3.1 Comparing the perceived severity of the investigated flood types
In order to characterize the different processes and impacts of the three flood types investigated, key variables are compared in Table 3. Additional data on the perceived flow velocity can be found in Table A1. Altogether, the data reveal that flash floods were particularly severe since those affected reported the most intense flow velocity, the highest losses to their buildings and building contents, and the highest water depth in their homes, and they were most likely to experience floodwater contaminated with fuel oil. About half of those affected had to be evacuated in both fluvial and flash flood events. Flood duration was particularly high in fluvial floods. Inundation indoors, duration, and contamination with fuel oil were the lowest for those affected by urban pluvial flooding. The same holds for financial losses.
Table 3Factors used to approximate the severity of the different types of flooding. The reported losses to the building were adjusted for inflation to 2022 levels based on the construction price index (DeStatis, 2023a). The losses to household contents were adjusted to 2022 levels based on the consumer price index (DeStatis, 2023b).

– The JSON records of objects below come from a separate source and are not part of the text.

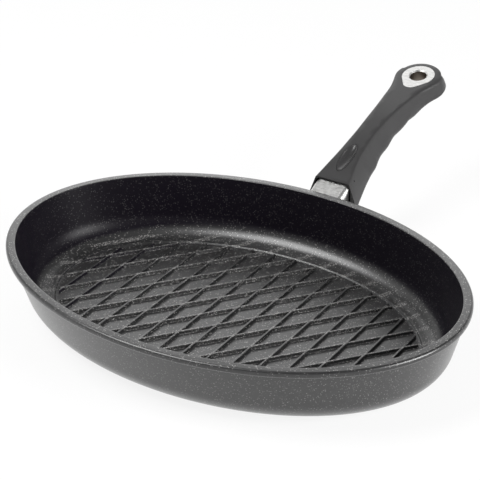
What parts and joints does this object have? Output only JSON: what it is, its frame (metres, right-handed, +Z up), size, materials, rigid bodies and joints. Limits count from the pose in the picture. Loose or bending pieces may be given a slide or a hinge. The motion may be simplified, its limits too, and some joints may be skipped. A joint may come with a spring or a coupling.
{
  "type": "oval fish pan",
  "caption": "Oval cast frying pan for fish with a ribbed diamond grill floor, rolled rim and a slide-off moulded handle with a release button and a hanging eye.",
  "frame": {"origin": "centre of the flat base, on the surface it stands on", "axes": "+Y from the middle of the bowl towards the handle, +Z up, +X along the oval's long axis"},
  "size_m": [0.35, 0.3987, 0.0954],
  "materials": {
    "coated_casting": "non-stick coating, satin",
    "satin_metal": "bright satin metal",
    "moulding": "fine matt heat-resistant moulding",
    "button": "fine matt moulding",
    "steel": "plain sheet steel"
  },
  "bodies": {
    "pan": {"pan_body": "coated_casting", "neck_sleeve": "satin_metal"},
    "handle": {"handle_grip": "moulding", "socket_liner": "steel", "latch_spring": "steel", "liner_screw": "steel", "liner_nut": "steel", "hang_eye": "satin_metal", "eye_ring": "satin_metal"},
    "button": {"release_button": "button"}
  },
  "joints": [
    {"name": "handle_slide", "type": "slide", "parent": "pan", "child": "handle", "axis": [0, 0.9063, 0.4226], "range_m": [0, 0.05], "deforming": ["latch_spring"]},
    {"name": "button_press", "type": "slide", "parent": "handle", "child": "button", "axis": [0, 0.4226, -0.9063], "range_m": [0, 0.0025], "stiffness_N_per_m": 400, "springref_m": -0.002, "deforming": ["latch_spring"]}
  ]
}
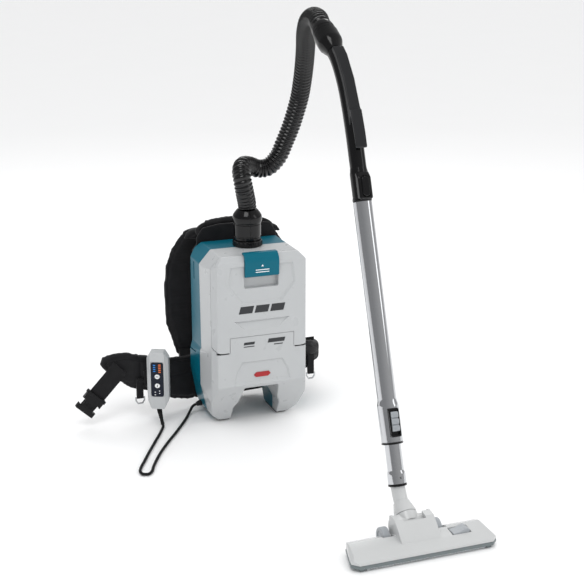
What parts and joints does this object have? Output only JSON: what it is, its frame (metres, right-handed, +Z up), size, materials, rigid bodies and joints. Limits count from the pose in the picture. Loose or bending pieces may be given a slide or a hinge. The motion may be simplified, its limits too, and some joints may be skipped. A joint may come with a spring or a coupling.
{
  "type": "backpack vacuum cleaner",
  "caption": "Backpack vacuum cleaner with shoulder harness, waist belt, wired handset, suction hose, curved handle, telescopic wand and floor nozzle.",
  "frame": {"origin": "under the middle of the object's bounding box, on the floor it stands on, measured without the hose and the handset cord", "axes": "+Z up; the backpack's front and the nozzle face -Y, the wearer's side is +Y; +X is to the right seen from the front"},
  "size_m": [0.5996, 0.9154, 0.9003],
  "materials": {
    "shell_white": "satin moulded",
    "teal": "satin moulded",
    "gloss_black": "glossy",
    "soft_grey": "soft touch",
    "dark_plastic": "matt moulded",
    "nozzle_grey": "matt moulded",
    "polished_tube": "polished",
    "steel": "bright",
    "rubber": "matt",
    "fabric_black": "woven nylon",
    "webbing": "ribbed webbing",
    "paper": "filter paper",
    "bristle": "translucent bristle",
    "board": "circuit board"
  },
  "bodies": {
    "backpack": {"front_housing": "shell_white", "rear_housing": "teal", "chamber_wall": "dark_plastic", "exhaust_grille": "dark_plastic", "foot_pad_left": "rubber", "foot_pad_right": "rubber", "motor": "steel", "battery_terminal": "soft_grey", "control_board": "board", "hepa_filter": "paper", "dust_bag": "paper", "bag_collar": "paper", "door_seal": "rubber", "inlet_port": "gloss_black", "handset_case": "shell_white", "handset_panel": "gloss_black", "belt_clip": "dark_plastic", "handset_relief": "rubber", "handset_cord": "rubber", "cord_gland": "rubber", "back_pad": "fabric_black", "shoulder_strap_left": "fabric_black", "shoulder_strap_right": "fabric_black", "carry_handle": "fabric_black", "belt_wing_left": "fabric_black", "belt_wing_right": "fabric_black", "belt_web_left": "webbing", "belt_web_right": "webbing", "buckle_socket": "dark_plastic", "buckle_plug": "dark_plastic"},
    "fan": {"impeller": "dark_plastic"},
    "battery": {"battery_pack": "dark_plastic"},
    "door": {"door": "shell_white"},
    "latch": {"door_latch": "teal"},
    "hose": {"inlet_cuff": "gloss_black", "suction_hose": "gloss_black", "handle_cuff": "gloss_black"},
    "handle": {"handle_pipe": "gloss_black", "grip_cover": "soft_grey", "outer_tube": "polished_tube", "tube_end_ring": "gloss_black", "lock_bezel": "gloss_black"},
    "release": {"wand_release": "gloss_black"},
    "lock": {"length_lock": "soft_grey"},
    "inner_wand": {"inner_tube": "polished_tube", "inner_end_ring": "gloss_black", "nozzle_elbow": "shell_white"},
    "knuckle": {"nozzle_knuckle": "shell_white"},
    "nozzle": {"nozzle_shell": "shell_white", "nozzle_sole": "nozzle_grey"},
    "brushes": {"brush_front": "bristle", "brush_rear": "bristle"},
    "pedal": {"pedal": "nozzle_grey"},
    "wheel_l": {"wheel_left": "nozzle_grey"},
    "wheel_r": {"wheel_right": "nozzle_grey"},
    "power_key": {"power_button": "teal"},
    "mode_key": {"mode_button": "paper"},
    "ring_l": {"d_ring_left": "steel"},
    "ring_r": {"d_ring_right": "steel"}
  },
  "joints": [
    {"name": "fan_spin", "type": "hinge", "parent": "backpack", "child": "fan", "pos_m": [0.08085, 0.2633, 0.152], "axis": [0, 0, 1], "continuous": true},
    {"name": "battery_slide", "type": "slide", "parent": "backpack", "child": "battery", "axis": [0, 0, -1], "range_m": [0, 0.06]},
    {"name": "door_swing", "type": "hinge", "parent": "backpack", "child": "door", "pos_m": [0.08085, 0.2088, 0.18], "axis": [1, 0, 0], "range_deg": [0, 100]},
    {"name": "latch_lift", "type": "hinge", "parent": "door", "child": "latch", "pos_m": [0.08085, 0.2248, 0.3885], "axis": [-1, 0, 0], "range_deg": [0, 28], "stiffness_Nm_per_rad": 0.12},
    {"name": "inlet_swivel", "type": "hinge", "parent": "backpack", "child": "hose", "pos_m": [0.08085, 0.2993, 0.4], "axis": [0, 0, 1], "continuous": true},
    {"name": "handle_swivel", "type": "hinge", "parent": "hose", "child": "handle", "pos_m": [0.14985, -0.00041, 0.83594], "axis": [0, 0.866, 0.5], "continuous": true},
    {"name": "wand_release_press", "type": "slide", "parent": "handle", "child": "release", "axis": [0, 0.9397, -0.342], "range_m": [0, 0.0025], "stiffness_N_per_m": 1200},
    {"name": "length_lock_slide", "type": "slide", "parent": "handle", "child": "lock", "axis": [0, -0.342, -0.9397], "range_m": [0, 0.005], "stiffness_N_per_m": 900},
    {"name": "telescope", "type": "slide", "parent": "handle", "child": "inner_wand", "axis": [0, -0.342, -0.9397], "range_m": [0, 0.3]},
    {"name": "neck_swivel", "type": "hinge", "parent": "inner_wand", "child": "knuckle", "pos_m": [0.14985, -0.3647, 0.044], "axis": [0, 0.788, 0.6157], "range_deg": [-90, 90]},
    {"name": "nozzle_pitch", "type": "hinge", "parent": "knuckle", "child": "nozzle", "pos_m": [0.14985, -0.3817, 0.031], "axis": [1, 0, 0], "range_deg": [-25, 35]},
    {"name": "pedal_rock", "type": "hinge", "parent": "nozzle", "child": "pedal", "pos_m": [0.22985, -0.4197, 0.022], "axis": [0, 1, 0], "range_deg": [0, 12]},
    {"name": "brush_lift", "type": "slide", "parent": "nozzle", "child": "brushes", "axis": [0, 0, 1], "range_m": [0, 0.004]},
    {"name": "wheel_left_spin", "type": "hinge", "parent": "nozzle", "child": "wheel_l", "pos_m": [0.09885, -0.3817, 0.018], "axis": [1, 0, 0], "continuous": true},
    {"name": "wheel_right_spin", "type": "hinge", "parent": "nozzle", "child": "wheel_r", "pos_m": [0.20085, -0.3817, 0.018], "axis": [1, 0, 0], "continuous": true},
    {"name": "power_press", "type": "slide", "parent": "backpack", "child": "power_key", "axis": [0.4067, 0.9135, 0], "range_m": [0, 0.0012], "stiffness_N_per_m": 800},
    {"name": "mode_press", "type": "slide", "parent": "backpack", "child": "mode_key", "axis": [0.4067, 0.9135, 0], "range_m": [0, 0.0012], "stiffness_N_per_m": 800},
    {"name": "ring_left_swing", "type": "hinge", "parent": "backpack", "child": "ring_l", "pos_m": [-0.15515, 0.3493, 0.0485], "axis": [1, 0, 0], "range_deg": [-60, 60]},
    {"name": "ring_right_swing", "type": "hinge", "parent": "backpack", "child": "ring_r", "pos_m": [0.25685, 0.3723, 0.0445], "axis": [1, 0, 0], "range_deg": [-60, 60]}
  ],
  "couplings": [
    {"joint": "pedal_rock", "follows": "brush_lift", "rad_per_m": 52.307}
  ]
}
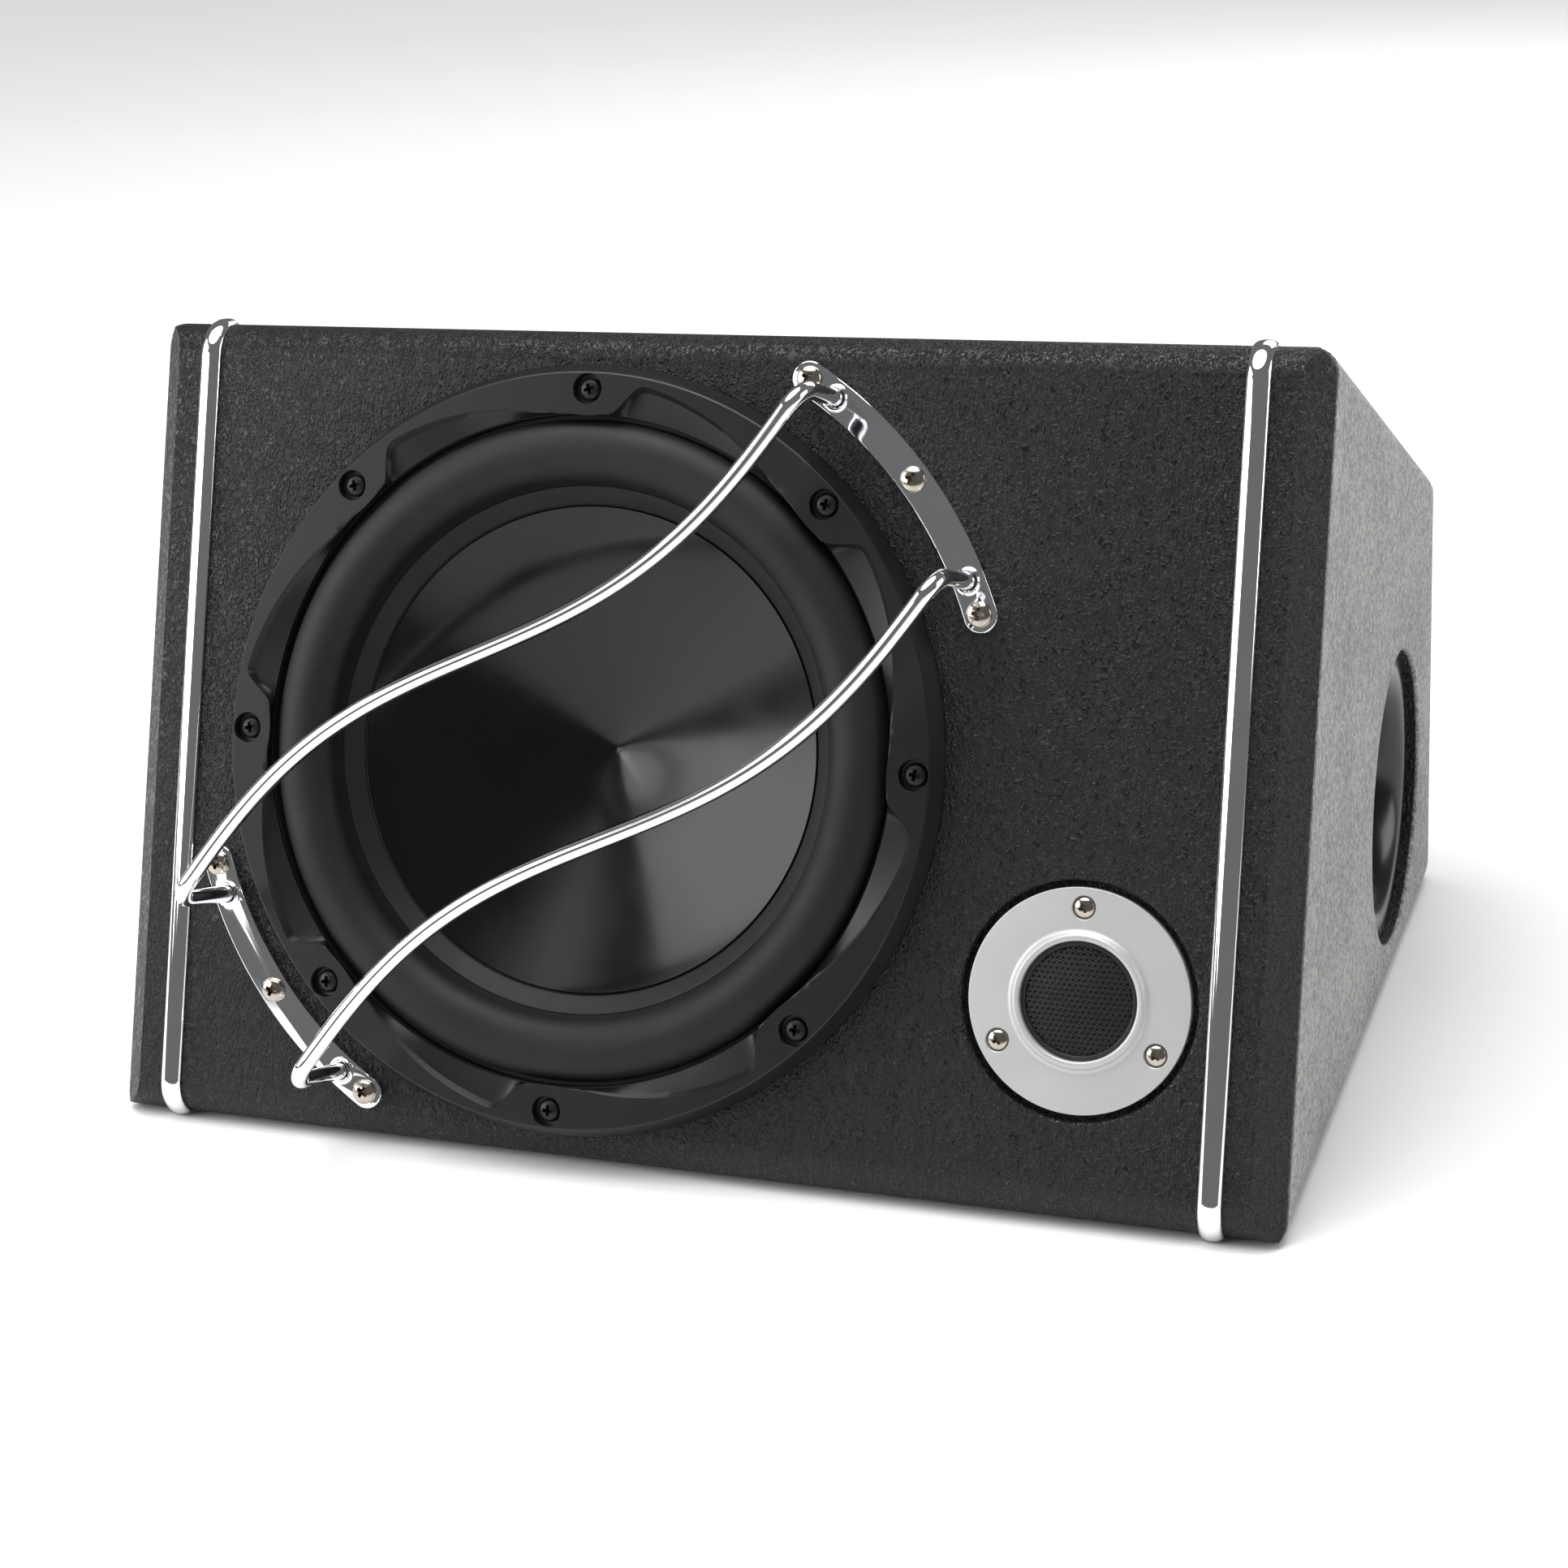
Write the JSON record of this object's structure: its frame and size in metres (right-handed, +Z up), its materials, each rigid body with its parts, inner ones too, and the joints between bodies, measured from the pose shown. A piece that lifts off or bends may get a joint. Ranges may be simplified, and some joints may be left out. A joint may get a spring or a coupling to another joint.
{
  "type": "powered car subwoofer",
  "caption": "Wedge-shaped powered car subwoofer with a guarded woofer, small tweeter, side bass port and a rear amplifier with knobs, jacks, terminals and fuse.",
  "frame": {"origin": "centre of the underside of the cabinet, on the surface it rests on", "axes": "+Z up, -Y towards the listener in front of the baffle, +X towards the side with the bass port"},
  "size_m": [0.4246, 0.3781, 0.2739],
  "materials": {
    "black_vinyl": "deep grain, semi-matt",
    "mdf": "raw board",
    "grey_carpet": "short grey pile",
    "bright_chrome": "mirror polish",
    "foam": "closed-cell foam",
    "black_steel": "satin powder coat",
    "trim_plastic": "satin moulded",
    "surround_rubber": "soft matt",
    "cone_pulp": "pressed pulp",
    "dish_gloss": "piano gloss",
    "spider_cloth": "resin-dipped weave",
    "former_film": "amber film",
    "copper": "enamelled wire",
    "zinc_steel": "zinc plated",
    "ferrite": "sintered, matt",
    "terminal_brass": "bright",
    "black_screw": "black oxide",
    "silver_paint": "satin silver paint",
    "black_mesh": "satin",
    "dome_silk": "doped silk",
    "nickel": "warm nickel",
    "film_red": "wrapped film",
    "port_gloss": "gloss moulded",
    "amp_plate": "fine texture coat",
    "black_anodised": "anodised",
    "circuit_green": "solder mask",
    "capacitor_sleeve": "shrink sleeve",
    "black_epoxy": "moulded package",
    "knob_plastic": "fine ribbed",
    "lever_white": "smooth",
    "fuse_green": "clear tinted",
    "wire_red": "insulation"
  },
  "bodies": {
    "cabinet": {"front_baffle": "black_vinyl", "base_panel": "mdf", "top_panel": "mdf", "rear_panel": "mdf", "left_panel": "mdf", "right_panel": "mdf", "base_carpet": "grey_carpet", "top_carpet": "grey_carpet", "rear_carpet": "grey_carpet", "left_carpet": "grey_carpet", "right_carpet": "grey_carpet", "left_chrome_strip": "bright_chrome", "right_chrome_strip": "bright_chrome", "upper_guard_bar": "bright_chrome", "lower_guard_bar": "bright_chrome", "right_bracket": "bright_chrome", "left_bracket": "bright_chrome", "woofer_gasket": "foam", "woofer_basket": "black_steel", "tweeter_motor": "black_steel", "woofer_trim_ring": "trim_plastic", "woofer_surround": "surround_rubber", "spider": "spider_cloth", "tinsel_leads": "copper", "board_toroid": "copper", "top_plate": "zinc_steel", "yoke": "zinc_steel", "control_pots": "zinc_steel", "phase_switch": "zinc_steel", "ring_magnet": "ferrite", "woofer_terminals": "terminal_brass", "input_jacks": "terminal_brass", "woofer_screws": "black_screw", "amp_screws": "black_screw", "tweeter_faceplate": "silver_paint", "tweeter_grille": "black_mesh", "tweeter_screws": "nickel", "bracket_screws": "nickel", "tweeter_capacitor": "film_red", "port_flare": "port_gloss", "port_tube": "port_gloss", "amp_panel": "amp_plate", "heat_sink": "black_anodised", "amp_board": "circuit_green", "board_capacitors": "capacitor_sleeve", "power_transistors": "black_epoxy", "power_block": "black_epoxy", "fuse_holder": "black_epoxy", "speaker_leads": "wire_red"},
    "cone": {"woofer_cone": "cone_pulp", "cone_edge_ring": "surround_rubber", "cone_dish": "dish_gloss", "coil_former": "former_film", "voice_coil": "copper"},
    "tweeter_diaphragm": {"tweeter_dome": "dome_silk"},
    "level_control": {"level_knob": "knob_plastic"},
    "crossover_control": {"crossover_knob": "knob_plastic"},
    "boost_control": {"boost_knob": "knob_plastic"},
    "phase_slider": {"phase_lever": "lever_white"},
    "pull_fuse": {"fuse": "fuse_green"}
  },
  "joints": [
    {"name": "cone_travel", "type": "slide", "parent": "cabinet", "child": "cone", "axis": [0, -0.9455, 0.3256], "range_m": [-0.008, 0.008], "stiffness_N_per_m": 4000, "deforming": ["woofer_surround", "spider", "tinsel_leads"]},
    {"name": "dome_travel", "type": "slide", "parent": "cabinet", "child": "tweeter_diaphragm", "axis": [0, -0.9455, 0.3256], "range_m": [-0.0003, 0.0003], "stiffness_N_per_m": 1500},
    {"name": "level_turn", "type": "hinge", "parent": "cabinet", "child": "level_control", "pos_m": [-0.092, 0.172, 0.1205], "axis": [0, 1, 0], "range_deg": [-140, 140]},
    {"name": "crossover_turn", "type": "hinge", "parent": "cabinet", "child": "crossover_control", "pos_m": [-0.12, 0.172, 0.1205], "axis": [0, 1, 0], "range_deg": [-140, 140]},
    {"name": "boost_turn", "type": "hinge", "parent": "cabinet", "child": "boost_control", "pos_m": [-0.148, 0.172, 0.1205], "axis": [0, 1, 0], "range_deg": [-140, 140]},
    {"name": "phase_slide", "type": "slide", "parent": "cabinet", "child": "phase_slider", "axis": [-1, 0, 0], "range_m": [0, 0.004]},
    {"name": "fuse_pull", "type": "slide", "parent": "cabinet", "child": "pull_fuse", "axis": [0, 1, 0], "range_m": [0, 0.014]}
  ]
}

3.2 Comparison of the measures taken by those affected before and after a perceived flood
Figure 4 shows the share of surveyed households that implemented at least one PLFRAM from a given category (see Fig. 3 and A) of PLFRAMs before (Fig. 4, left) and/or after a flood (see Fig. 4, middle). The before-and-after results are summed up in Fig. 4 (right graph).

Figure 4Proportion of respondents per flood type who implemented at least one measure from a PLFRAM group before and/or after a flood.
Households affected by fluvial flooding in 2013 had implemented PLFRAMs most frequently before the event and very few measures after the event, while those affected by flash floods (in 2016 and 2021) had rarely implemented PLFRAMs before the event but frequently after the event. Those affected by fluvial or flash floods had taken out insurance before the last flood event in roughly equal numbers and more often than those affected by urban pluvial flooding. After the event, those affected by flash flooding were particularly likely to take out insurance, making them the most likely group for this kind of PLFRAM. After the event, roughly the same number of households affected by urban pluvial flooding and flash floods had implemented measures in the categories “resistance” and “drawback”. However, those affected by flash floods implemented measures in the category “securing” more frequently after they had been flooded.
Considering together the PLFRAMs implemented before and after the event, a pattern can be seen across the flood types. Preparedness measures were implemented quite frequently. Evasion measures were predominantly implemented before the most recent flood event. Drawback measures were implemented before and after with somewhat equal frequency by 60 % of respondents. In addition to the above-mentioned similarities, it is striking that those affected by fluvial flooding less frequently implemented resistance measures.
3.3 Comparing potential drivers of adaptive behavior
Table 4 compares the flood types in terms of respondents' attitudes towards adaptation to flood risk on the theoretical basis of the PMT and PADM, using Kruskal–Wallis tests and, if Kruskal–Wallis tests indicate differences, single-factor ANOVA. Table 5 shows the median and mean values of each item analyzed. More detailed information on the answers to the items can be found in Table A2 (see Appendix). The percentages show the proportion of respondents who selected either 1 and 2 or 5 and 6 on a scale from 1 to 6 and are derived from the data presented in Table A2.
Table 4Results of Kruskal–Wallis and ANOVA post hoc testsa: significance values are adjusted by Bonferroni correction for multiple tests. The number of cases used for this analysis is indicated by “count”; more details on the items can be found in Table A1.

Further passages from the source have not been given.